Namor: The First Mutant Issue 1
It's a funny thing when an ongoing book starts with a tie-in. It happened a couple years back with Deadpool and Secret Invasion, and it left me with pretty much the same feeling as this issue. Disappointment. Yea, it's good, but it just doesn't feel like this is how you should introduce Namor. Namor is a fantastic character, full of opportunity to explore a realm like nothing else we've seen. Instead we get this. A decent comic with flaws that ultimately just doesn't impress me enough like I wanted it to. Oh well.
The series begins with an elder Atlantean woman telling a tale about how life began and what the Aqueos are. Namor has enough of her though and runs off to find his Elite Guard to find the head of Dracula. However, when he gets there he finds the General is dead and as a result recruits his son and the Tridents to aid him instead. They go off and try to find the chest its in and encounter a group of the Aqueos but still manage to make it out with the head intact but it would seem the Aqueos won't go down as easy as thought...
So I hate to say it, but almost all the faults with this issue come from the writing, at least for me. I mean, Stuart Moore does a serviceable job on writing, but his script lacks energy, his characters are flat as can be, and the plot is just not original enough to hold my attention. I mean, I get that it has to serve a certain purpose because it's a tie-in, but in the deepest parts of me I really don't think it should be a tie-in. This is a book that needs the treatment Iron Fist got a couple years back, with an expansion of the past and a blast of mysticism to make it stand out. While I can appreciate certain parts of the story to a degree, it just lacked heart and faltered as a result.
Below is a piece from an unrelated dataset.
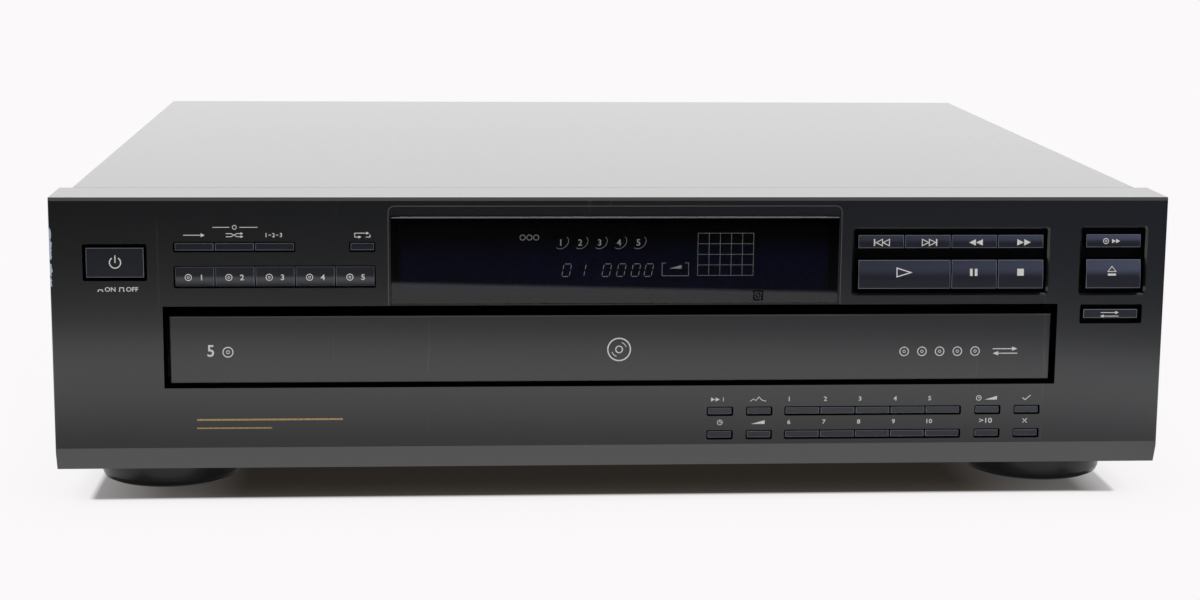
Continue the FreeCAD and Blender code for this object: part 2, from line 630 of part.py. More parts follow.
def front_panel():
    """Moulded front: face with bevels, drawer slot, window seat, key wells and board bosses."""
    bevel_top = PANEL_BOTTOM + LOWER_BEVEL_HEIGHT
    outer = prism_x([
        (0, bevel_top), (LOWER_BEVEL_SETBACK, PANEL_BOTTOM), (PANEL_DEPTH, PANEL_BOTTOM),
        (PANEL_DEPTH, DECK_TOP), (TOP_BEVEL, DECK_TOP), (0, DECK_TOP - TOP_BEVEL),
    ], -PANEL_HALF, PANEL_HALF)
    front_edges = [e for e in edges_along(outer, Z_AXIS) if e.BoundBox.YMax < PANEL_WALL]
    outer = outer.makeFillet(PANEL_EDGE_RADIUS, front_edges)
    inner = prism_x([
        (PANEL_WALL, bevel_top + SHEET), (PANEL_WALL + LOWER_BEVEL_SETBACK, INNER_BOTTOM),
        (PANEL_DEPTH + 1, INNER_BOTTOM), (PANEL_DEPTH + 1, DECK_TOP - PANEL_SIDE_WALL),
        (PANEL_WALL, DECK_TOP - PANEL_SIDE_WALL),
    ], -PANEL_HALF + PANEL_SIDE_WALL, PANEL_HALF - PANEL_SIDE_WALL)
    behind_face = PANEL_WALL - 0.5
    solids = [outer.cut(inner)]
    cuts = []

    w = SLOT_SLEEVE_WALL
    solids.append(box(-SLOT_HALF - w, SLOT_HALF + w, behind_face, SLOT_SLEEVE_DEPTH, SLOT_BOTTOM - w, SLOT_TOP + w))
    cuts.append(box(-SLOT_HALF, SLOT_HALF, -1, PANEL_DEPTH, SLOT_BOTTOM, SLOT_TOP))

    seat_back, w = WINDOW_SEAT_DEPTH + LEDGE_THICKNESS, WINDOW_WALL
    solids.append(box(-WINDOW_HALF - w, WINDOW_HALF + w, behind_face, seat_back, WINDOW_BOTTOM, WINDOW_TOP + w))
    c = WINDOW_CLEARANCE
    cuts.append(box(-WINDOW_HALF - c, WINDOW_HALF + c, -1, WINDOW_SEAT_DEPTH, WINDOW_BOTTOM - c, WINDOW_TOP + c))
    e = WINDOW_LEDGE
    cuts.append(box(-WINDOW_HALF + e, WINDOW_HALF - e, -1, PANEL_DEPTH, WINDOW_BOTTOM + e, WINDOW_TOP - e))
    field = WINDOW_HALF + FRAME_SIDE
    cuts.append(rounded(-field, field, -1, FRAME_DEPTH, SLOT_TOP - 2 * FRAME_CORNER, FRAME_TOP, FRAME_CORNER))

    for well in WELLS:
        left, right, bottom, top = well_box(well)
        w, back = WELL_WALL, WELL_DEPTH + WELL_FLOOR
        solids.append(box(left - w, right + w, behind_face, back, bottom - w, top + w))
        cuts += well_cut(well)
        for strip in well.strips:
            middle = (strip.bottom + strip.top) / 2
            for _, key_left, key_right in key_boxes(strip):
                for x in stem_places(key_left, key_right):
                    cuts.append(rod(STEM_RADIUS + STEM_CLEARANCE, x, 0, middle, back + 1, Y_AXIS))
    for x, z in BOARD_SCREWS_UPPER + BOARD_SCREWS_LOWER:
        solids.append(rod(BOSS_RADIUS, x, behind_face, z, BOARD_FRONT - behind_face, Y_AXIS))
    return joined(solids).cut(cuts)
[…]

Art is a different story for me. Ariel Olivetti gives his best work here and it's great to see. I first saw his work on Cable and it was his art that helped truly pull me into that world. A couple years later, his art is now much more fully-rendered and certain panels stand out as being epic, something Namor needs. That being said, I don't think his art really fits for Namor. It's too jarring and separates you from the action. I would rather see some good ol' fashion pencil and ink on this then what we get here. While it's pretty, it just isn't right. And in a move I rarely make, I'm going to call out the letterer, Joe Caramagna. While he does a fine job and there is nothing wrong with it, I think that if he really let loose he could bring the script to life and make it much more captivating.
Overall, while there is nothing directly wrong with this comic, it just doesn't do enough for me. I'll read next issue and hope for improvement but I don't think this book will really be great until it fixes some major problems with originality and self-reliance. 3 out of 5.